Sure the Nazi atrocities or the Penn State cover-up are extreme examples of institutional reverence replacing critical with default judgment. But on a smaller scale, institutional reverence is the status quo in most established organizations and the bane of systems-based change and innovation.  Why else would a scientific society with a rapidly dwindling membership continue to allocate the largest percentage of its efforts and resources to governance, while cutting other functions that are essential to business and market development, and the increase of member value?

To solve the problem of attrition this association did not re-examine its value to members but chose, instead, to cut expenses. And this is where it gets interesting and revealing. The association first reduced its staff by half.  It then cut member benefits (educational events, books, training manuals, etc.), and sold various assets.  At the same time, however, it continued its commitment to generous perks for its volunteer board and cadre of perennial “insiders” among its membership elite.
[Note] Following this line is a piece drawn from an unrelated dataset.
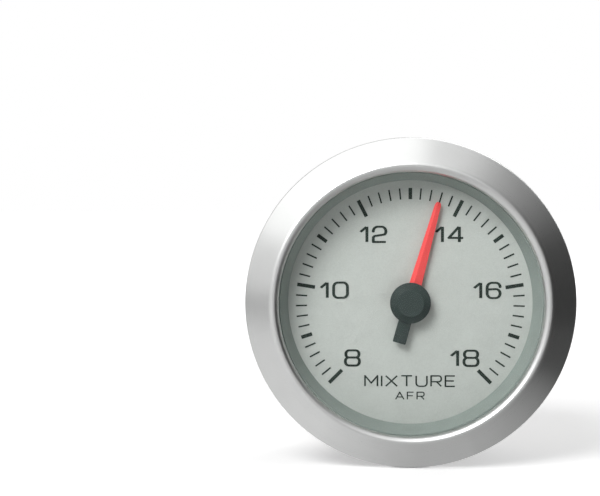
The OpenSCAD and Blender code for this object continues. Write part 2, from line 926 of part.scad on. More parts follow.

For example, it continued to earmark something like $100K for “recognition and awards,” and a comparable amount for its three lavish “leadership retreats” per year—all held at distant, exclusive resorts.  A feeble attempt at substituting one of the retreats with a virtual meeting was met with outrage by the association’s volunteer leadership and was quickly scrapped.  The choice the association made was clear.  Governance and institutional interests were more important than the value they delivered to members, for example by committing their efforts and resources to helping them solve problems that stood in the way of their success. While attrition continues, the association never questions its basic framework of priorities and assumptions that they consider the norm.

Economist and Business Environment specialist, Rick O’Sullivan, defines the conventional association assumptions about the role, norms and practices of association governance in this way: “Membership is about governance, not about revenues. …American concepts of nonprofit governance, transparency, rule of law, and volunteerism …define the relationship between an association and its members.”

Well, consumers today value quick and targeted solutions to problems and collaboration far more than participating in voluntary governance.  An entrepreneurial, demand-oriented organization would address the same issue of attrition facing the scientific society, very differently, for example: by finding out the root causes, ensuring that they understood and solved members’ key problems, reinventing their value proposition and business model to better resonate with their customers’ needs  preferences for learning, working and communicating.   But when your governance systems and existing membership models cross from tools to non-negotiable objects of reverence it is difficult to see the world through the eyes of your customers and your organization as the vehicle for delivering value. This is when institutional reverence limits options for new solutions and is at odds with the very member value you were founded to deliver.